8471 70 50 – – – – – Unités de mémoire à disques durs

[…] »

12

La section XVI de la NC contient également un chapitre 85, intitulé « Machines, appareils et matériels électriques et leurs parties ; appareils d’enregistrement ou de reproduction du son, appareils d’enregistrement ou de reproduction des images et du son en télévision, et parties et accessoires de ces appareils ».

13

La position 8521 de la NC et la sous-position 8521 90 00 de cette dernière sont libellées comme suit :

« 8521

Appareils d’enregistrement ou de reproduction vidéophoniques, même incorporant un récepteur de signaux vidéophoniques :

[…]

8521 90 00 – autres »

Les notes explicatives du SH

14

L’OMD approuve, dans les conditions fixées à l’article 8 de la convention sur le SH, les notes explicatives et les avis de classement adoptés par le comité du SH, instance dont l’organisation est régie par l’article 6 de celle-ci. Conformément à l’article 7, paragraphe 1, de la convention sur le SH, la tâche de ce comité consiste, notamment, à proposer des amendements à celle-ci et à rédiger des notes explicatives, des avis de classement ainsi que d’autres avis pour l’interprétation du SH.

15

En vertu de l’article 3, paragraphe 1, de la convention sur le SH, chaque partie contractante s’engage à ce que ses nomenclatures tarifaires et statistiques soient conformes au SH, à utiliser toutes les positions et les sous-positions de celui-ci, sans adjonction ni modification, ainsi que les codes y afférents, et à suivre l’ordre de numérotation dudit système. Chaque partie contractante s’engage également à appliquer les règles générales pour l’interprétation du SH ainsi que toutes les notes de sections, de chapitres et de sous-positions du SH et à ne pas modifier la portée de ces derniers.

16

Dans leur version adoptée en 2007, les notes explicatives du SH relatives à la position 8521 étaient rédigées comme suit :

« A.‑ APPAREILS D’ENREGISTREMENT ET APPAREILS COMBINES D’ENREGISTREMENT ET DE REPRODUCTION VIDEOPHONIQUES

Ces appareils, lorsqu’ils sont connectés à une caméra de télévision ou à un récepteur de télévision, enregistrent des impulsions électriques sur un support (signaux analogiques) ou des signaux analogiques transformés en code numérique (ou encore une combinaison de ces signaux) qui correspondent aux images et au son capturés par la caméra de télévision ou parvenus au récepteur. Généralement, les images et le son sont enregistrés sur le même support. L’enregistrement peut s’effectuer selon des procédés magnétiques ou optiques et ce sont généralement des disques ou des cassettes qui constituent le support d’enregistrement.
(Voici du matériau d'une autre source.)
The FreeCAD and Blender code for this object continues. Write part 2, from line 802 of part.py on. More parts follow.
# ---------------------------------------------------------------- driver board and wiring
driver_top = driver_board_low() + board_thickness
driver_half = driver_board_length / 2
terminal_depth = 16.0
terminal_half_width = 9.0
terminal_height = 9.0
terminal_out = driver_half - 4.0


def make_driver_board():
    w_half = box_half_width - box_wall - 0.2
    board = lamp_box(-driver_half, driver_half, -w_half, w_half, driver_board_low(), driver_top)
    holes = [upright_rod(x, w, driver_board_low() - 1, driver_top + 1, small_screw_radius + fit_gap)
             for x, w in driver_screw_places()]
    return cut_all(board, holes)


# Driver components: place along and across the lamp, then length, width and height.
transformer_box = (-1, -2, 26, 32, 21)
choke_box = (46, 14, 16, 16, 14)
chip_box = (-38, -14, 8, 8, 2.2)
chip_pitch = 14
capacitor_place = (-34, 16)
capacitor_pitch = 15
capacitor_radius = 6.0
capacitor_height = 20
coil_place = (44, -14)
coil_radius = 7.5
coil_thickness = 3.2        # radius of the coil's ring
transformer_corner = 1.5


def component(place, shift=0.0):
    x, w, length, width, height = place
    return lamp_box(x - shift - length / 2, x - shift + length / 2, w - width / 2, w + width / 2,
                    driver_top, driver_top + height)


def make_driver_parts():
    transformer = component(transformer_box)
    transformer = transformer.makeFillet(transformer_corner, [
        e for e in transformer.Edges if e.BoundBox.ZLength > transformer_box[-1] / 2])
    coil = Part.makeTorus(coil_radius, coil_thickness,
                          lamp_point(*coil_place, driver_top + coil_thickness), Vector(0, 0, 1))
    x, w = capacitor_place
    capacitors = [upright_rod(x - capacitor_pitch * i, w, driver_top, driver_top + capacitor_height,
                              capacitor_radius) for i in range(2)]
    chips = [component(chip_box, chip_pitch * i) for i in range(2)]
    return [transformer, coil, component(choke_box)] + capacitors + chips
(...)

Cette position comprend également les appareils qui enregistrent, souvent sur un disque magnétique, un code numérique représentant des images vidéo et du son, en transférant le code numérique depuis une machine automatique de traitement de l’information (enregistreur vidéo numérique, par exemple).

Dans un enregistrement magnétique sur cassette, les images et le son sont enregistrés sur des pistes différentes alors que dans un enregistrement magnétique sur disque, ces mêmes données sont enregistrées comme autant de codes ou de points magnétiques sur le tracé en spirale qui recouvre le disque.
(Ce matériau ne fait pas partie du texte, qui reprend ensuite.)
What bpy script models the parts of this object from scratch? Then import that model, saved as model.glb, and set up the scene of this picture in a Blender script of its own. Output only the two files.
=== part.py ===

Dans un enregistrement optique, les données numériques représentant les images et le son sont encodées par un laser sur un disque.

Les appareils d’enregistrement vidéo qui reçoivent des signaux depuis un récepteur de télévision incorporent également un système de réglage qui permet de choisir le signal voulu (ou le canal) parmi la bande de fréquences des signaux transmis par la station de transmission de la télévision.

Lorsqu’ils sont utilisés pour la reproduction, ces appareils transforment l’enregistrement en signal vidéophonique. Ce signal est transmis soit à une station d’émission, soit à un récepteur de télévision.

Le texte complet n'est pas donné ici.